Ducati 160 Monza Junior
- Manufacturer: Ducati
- Production: 1964-1970
- Class: Standard
- Engine: Air-cooled bevel drive SOHC single cylinder four stroke
- Bore / stroke: 61 mm × 52 mm (2.4 in × 2.0 in)
- Compression ratio: 8.2:1
- Top speed: 63 mph (101 km/h)
- Power: 13 bhp (9.7 kW) @ 8,000 rpm
- Transmission: Multiplate wet clutch, 4 speed
- Frame type: Single cradle
- Suspension: Front: telescopic forks Rear: swinging arm
- Brakes: Drum front & rear
- Tyres: Front: 275x16 Rear: 325x16
- Wheelbase: 1,330 mm (52 in)
- Dimensions: L: 1,980 mm (78 in) H: 930 mm (37 in)
- Seat height: 760 mm (30 in)
- Weight: 106 kg (234 lb) (dry)

= Ducati 160 Monza Junior =

1960s Italian lightweight motorcycle

The Ducati 160 Monza Junior is a 152 cc single cylinder bevel drive SOHC motorcycle produced by the Italian manufacturer Ducati from 1964 to 1970. The model was the most successful of the Ducati OHC singles. The exact number produced is not known, but estimates put the figure between 13,000 and 15,000. This exceeds the total number of all other Ducati singles produced from 1967 to 1975.

==History==
in 1955, Ducati engineer Fabio Taglioni designed a 98 cc SOHC single on which the range of Ducati singles was based. The 98 was soon enlarged to a 125. The American importers, Berliner Motor Corporation, felt a larger version of the machine would sell better in the American market. The announcement of Honda's soon to be introduced CB160 may also have been a factor. The factory responded by increasing the 125's bore from 55.2 mm to 61 mm whilst keeping the same 52 mm stroke, giving a displacement of 152 cc. The 125's frame and cycle parts were retained and the machine was styled in a similar way to the 250 cc Monza. The machine was launched in 1964 as the 160 Monza Junior. Initial versions had a 3 speed gearbox but this was soon changed to a 4 speed unit.

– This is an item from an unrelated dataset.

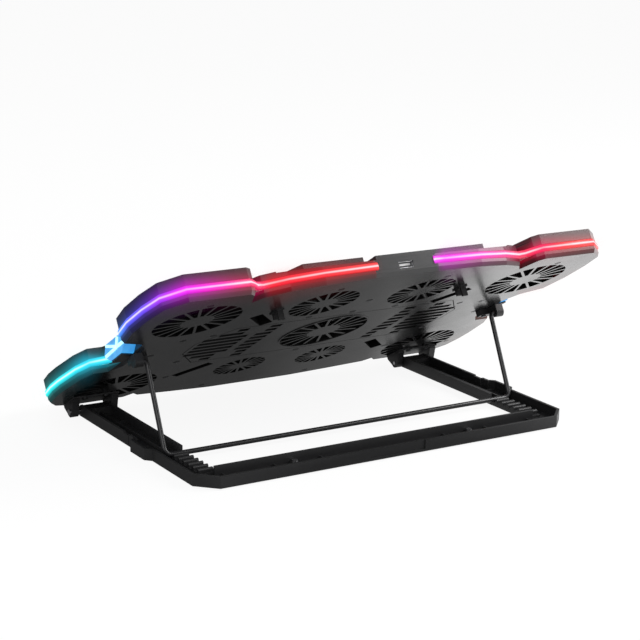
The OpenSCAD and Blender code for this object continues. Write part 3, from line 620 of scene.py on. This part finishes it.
def perforated_plate():
    """Pressed mesh over the fans: small hexagonal holes inside a plain rim."""
    low, high = deck_box(CAD["mesh_plate"])
    z0, z1 = low.z, high.z
    right = [(52, 64), (112, 92), (112, 152), (100, 176), (58, 236)]
    edge = right + [(-x, v) for x, v in reversed(right)]
    inner = [(x * 0.955, 150 + (v - 150) * 0.945) for x, v in edge]
    outer = [(x * 0.997, 150 + (v - 150) * 0.996) for x, v in edge]
    verts, faces = [], []
    n = len(edge)
    for ring, z in ((outer, z0), (outer, z1), (inner, z1), (inner, z0)):
        verts += [(x, v, z) for x, v in ring]
    for i in range(4):
        for k in range(n):
            k2 = (k + 1) % n
            j2 = (i + 1) % 4
            faces.append((i * n + k, i * n + k2, j2 * n + k2, j2 * n + k))

    def inside(x, v):
        """Distance of a point inside the rim, negative beyond it."""
        gap = 1e9
        for (ax, av), (bx, bv) in zip(inner, inner[1:] + inner[:1]):
            d = Vector((bx - ax, bv - av)).normalized()
            gap = min(gap, (x - ax) * -d.y + (v - av) * d.x)
        return gap

    pitch, hole, recess = 8.0, 0.80, 0.12
    row_step = pitch * 0.866
    zt, zb = z1 - recess, z0 + recess
    rows = int(180 / row_step) + 2
    sides = {}
    for row in range(rows):
        v = 62 + row * row_step
        for col in range(-15, 16):
            x = col * pitch + (pitch / 2 if row % 2 else 0)
            if inside(x, v) < -pitch * 0.3:
                continue
            start = len(verts)
            r = pitch / math.sqrt(3)
            for size in (r, r * hole):
                for z in (zt, zb):
                    for k in range(6):
                        a = math.radians(60 * k)
                        verts.append((x + size * math.sin(a), v + size * math.cos(a), z))
            for k in range(6):
                k2 = (k + 1) % 6
                corners = (verts[start + k], verts[start + k2])
                ends = frozenset((round(c[0], 3), round(c[1], 3)) for c in corners)
                sides.setdefault(ends, []).append((start + k, start + 6 + k, start + 6 + k2, start + k2))
                faces.append((start + k, start + k2, start + 12 + k2, start + 12 + k))
                faces.append((start + 6 + k, start + 18 + k, start + 18 + k2, start + 6 + k2))
                faces.append((start + 12 + k, start + 12 + k2, start + 18 + k2, start + 18 + k))
    faces += [walls[0] for walls in sides.values() if len(walls) == 1]
    plate = add_mesh("mesh_sheet", verts, faces, MESH)
    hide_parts("mesh_plate")
    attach(plate, "deck")


perforated_plate()


def plate_points(corners, z0, z1, side=1):
    """Points and faces of a flat plate with these (across, along) corners."""
    n = len(corners)
    verts = [(side * x, v, z) for z in (z0, z1) for x, v in corners]
    faces = [tuple(range(n)), tuple(range(n, 2 * n))]
    faces += [(k, (k + 1) % n, n + (k + 1) % n, n + k) for k in range(n)]
    return verts, faces


def flank_badge(side, label):
    """Bright raised bars across the faceted light body, and a black plate below it that stands in for the
    shaded lower facet (painted shade).
    """
    x0, x1 = 187.2, 188.2
    verts, faces = [], []

    def bar(points):
        base = len(verts)
        verts.extend((side * x, v, w) for x in (x0, x1) for v, w in points)
        m = len(points)
        faces.append(tuple(base + k for k in range(m)))
        faces.append(tuple(base + m + k for k in reversed(range(m))))
        for k in range(m):
            k2 = (k + 1) % m
            faces.append((base + k, base + m + k, base + m + k2, base + k2))

    def stroke(a, b, wide):
        a, b = Vector(a), Vector(b)
        d = (b - a).normalized()
        nrm = Vector((-d.y, d.x)) * wide / 2
        bar([tuple(a + nrm), tuple(b + nrm), tuple(b - nrm), tuple(a - nrm)])

    stroke((106, 15.6), (124, 9.8), 2.2)
    stroke((101.5, 8.2), (124, 9.0), 2.2)
    stroke((123, 9.4), (138.5, 9.3), 2.4)
    stroke((123.4, 9.2), (129.6, 15.8), 2.2)
    rib = add_mesh("badge_rib_" + label, verts, faces, BADGE_CORE)
    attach(rib, "deck")
    # painted shade: a black plate where the light body's lower facet faces down into shade
    corners = [(175.4, 103.4), (186.8, 108.6), (186.8, 128.6), (175.4, 123.4)]
    verts, faces = plate_points(corners, 1.6, 2.8, side)
    plate = add_mesh("badge_shade_plate_" + label, verts, faces, BLACK)
    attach(plate, "deck")


BADGE_CORE = badge_light("badge_core", (0.28, 0.85, 1.0), (0.65, 0.97, 1.0), 1.3)
for side, label in ((-1, "left"), (1, "right")):
    flank_badge(side, label)


# ---------------------------------------------------------------- stage, light and camera

def floor():
    """Pale sweep, nearly shadowless to the eye; glossy rays see a painted reflection, an emission gradient
    along X that is bright past the deck's -X side and dim under the deck.
    """
    mesh = bpy.data.meshes.new("floor")
    r = 6.0
    mesh.from_pydata([(-r, -r, 0), (r, -r, 0), (r, r, 0), (-r, r, 0)], [], [(0, 1, 2, 3)])
    obj = bpy.data.objects.new("floor", mesh)
    bpy.context.scene.collection.objects.link(obj)
    mat, tree, out = new_material("floor_white")
    rays = node(tree, "LightPath")
    plain = node(tree, "BsdfDiffuse", Color=(0.9, 0.9, 0.9, 1))
    bright = node(tree, "Emission", Color=(1, 1, 1, 1), Strength=1.06)
    eye = tree.nodes.new("ShaderNodeMixShader")
    eye.inputs[0].default_value = 0.86
    tree.links.new(plain.outputs[0], eye.inputs[1])
    tree.links.new(bright.outputs[0], eye.inputs[2])
    split = node(tree, "SeparateXYZ", Vector=rest_position(tree))
    # painted reflection: glossy rays see an emission gradient along X, bright past the deck's -X side and
    # dim under the deck
    along = math_node(tree, "DIVIDE", math_node(tree, "ADD", split.outputs[0], 0.26), 0.30, True)
    painted_reflection_ramp = ramp(tree, along, [(0.0, grey(1.0)), (0.2, grey(0.62)), (0.45, grey(0.17)), (0.9, grey(0.07))])
    painted_reflection = node(tree, "Emission", Color=painted_reflection_ramp, Strength=1.6)
    dim = node(tree, "BsdfDiffuse", Color=(0.45, 0.45, 0.45, 1))
    lower = tree.nodes.new("ShaderNodeMixShader")
    tree.links.new(rays.outputs["Is Glossy Ray"], lower.inputs[0])
    tree.links.new(dim.outputs[0], lower.inputs[1])
    tree.links.new(painted_reflection.outputs[0], lower.inputs[2])
    final = tree.nodes.new("ShaderNodeMixShader")
    tree.links.new(rays.outputs["Is Camera Ray"], final.inputs[0])
    tree.links.new(lower.outputs[0], final.inputs[1])
    tree.links.new(eye.outputs[0], final.inputs[2])
    clear = node(tree, "BsdfTransparent")
    side = tree.nodes.new("ShaderNodeMixShader")
    tree.links.new(node(tree, "NewGeometry").outputs["Backfacing"], side.inputs[0])
    tree.links.new(final.outputs[0], side.inputs[1])
    tree.links.new(clear.outputs[0], side.inputs[2])
    tree.links.new(side.outputs[0], out.inputs[0])
    paint(obj, mat)
    return obj


def area_light(name, where, target, size, power, color=(1, 1, 1)):
    data = bpy.data.lights.new(name, "AREA")
    data.shape = "RECTANGLE"
    data.size, data.size_y = size
    data.energy = power
    data.color = color
    obj = bpy.data.objects.new(name, data)
    obj.location = where
    obj.rotation_euler = (Vector(target) - Vector(where)).to_track_quat("-Z", "Y").to_euler()
    bpy.context.scene.collection.objects.link(obj)
    return obj


def camera():
    azimuth, elevation, roll = (math.radians(a) for a in (147.639, 14.289, 1.284))
    back = Vector((math.sin(azimuth) * math.cos(elevation), -math.cos(azimuth) * math.cos(elevation),
                   math.sin(elevation)))
    turn = (-back).to_track_quat("-Z", "Y").to_matrix() @ Matrix.Rotation(roll, 3, "Z")
    right, up = turn.col[0], turn.col[1]
    aim = Vector((0, BASE_REAR, 0.0012)) - right * 0.06165 + up * 0.10716
    data = bpy.data.cameras.new("camera")
    data.lens, data.sensor_width = 100.857, 36.0
    data.clip_end = 50.0
    obj = bpy.data.objects.new("camera", data)
    obj.matrix_world = Matrix.Translation(aim + back * 1.41095) @ turn.to_4x4()
    bpy.context.scene.collection.objects.link(obj)
    bpy.context.scene.camera = obj


def world():
    w = bpy.data.worlds.new("studio")
    w.use_nodes = True
    tree = w.node_tree
    bg = tree.nodes["Background"]
    bg.inputs[0].default_value = (1, 1, 1, 1)
    seen = node(tree, "LightPath").outputs["Is Camera Ray"]
    tree.links.new(math_node(tree, "ADD", math_node(tree, "MULTIPLY", seen, 0.68), 0.38), bg.inputs[1])
    bpy.context.scene.world = w


bpy.context.scene.view_settings.view_transform = "Standard"
floor()
world()
camera()
area_light("key", (-1.6, 0.6, 1.2), (-0.1, 0, 0.05), (1.2, 1.2), 30)
area_light("fill", (1.4, 1.6, 1.4), (0, 0, 0.05), (1.5, 1.5), 12)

A variant of the 160 with a more angular tank and mudguards was introduced in 1965, and the next year a more angular front headlight was added with a new seat. The styling then remained virtually unchanged until production ceased in 1970.

Most of Ducati's production was sent to the US, however in 1967 Berliner were in financial trouble and refused a consignment of 3,500 machines from the factory. These machines were sold to Liverpool businessman Bill Hannah, who sold the bikes to the public between 1968 and 1972. 1,500 of these were Monza Juniors, which were sold at 25% less than the same machines being sold by Ducati's UK importer Vic Camp. Hannah offered no support or spares network for the bikes he sold which damaged Ducati's reputation in the UK. The machines were under-geared which led to main bearing failures or dropped valves on some machines.

==Technical details==

===Engine and transmission===
The 160 engine was an enlarged version of the company's 125. The single cylinder bevel drive OHC engine was of unit construction and had alloy head and alloy barrels with cast iron liners. The 125's bore was increased 5.8 mm to 61 mm whilst the stroke remained at 52 mm giving a displacement of 152 cc. Main bearings were ball bearings with roller bearings for the big end. A Borgo 4 ring piston was fitted which gave a compression ratio of 8.2:1. Claimed power output was 13 bhp @ 8,000 rpm, giving the machine a top speed of 63 mph.

Fuel was delivered by a remote-float 22 mm Dell'Orto carburettor. The engine used wet sump lubrication.

Primary drive was by helical gears to a multi-plate wet clutch. Initially a 3 speed gearbox was fitted but this was soon changed to a 4 speed unit. Chain drive took power to the rear wheel.

===Cycle parts===
The single cradle frame was the same as the item used on the 125 and used the engine as a stressed member. Rear suspension was by swinging arm with twin shock absorbers. At the front 30 mm Marzocchi telescopic forks were fitted. Brakes were drums, the front being 158 mm diameter front and 136 mm rear. 16 inch wire wheels were fitted with a 275x16 tyre front and 325x16 rear.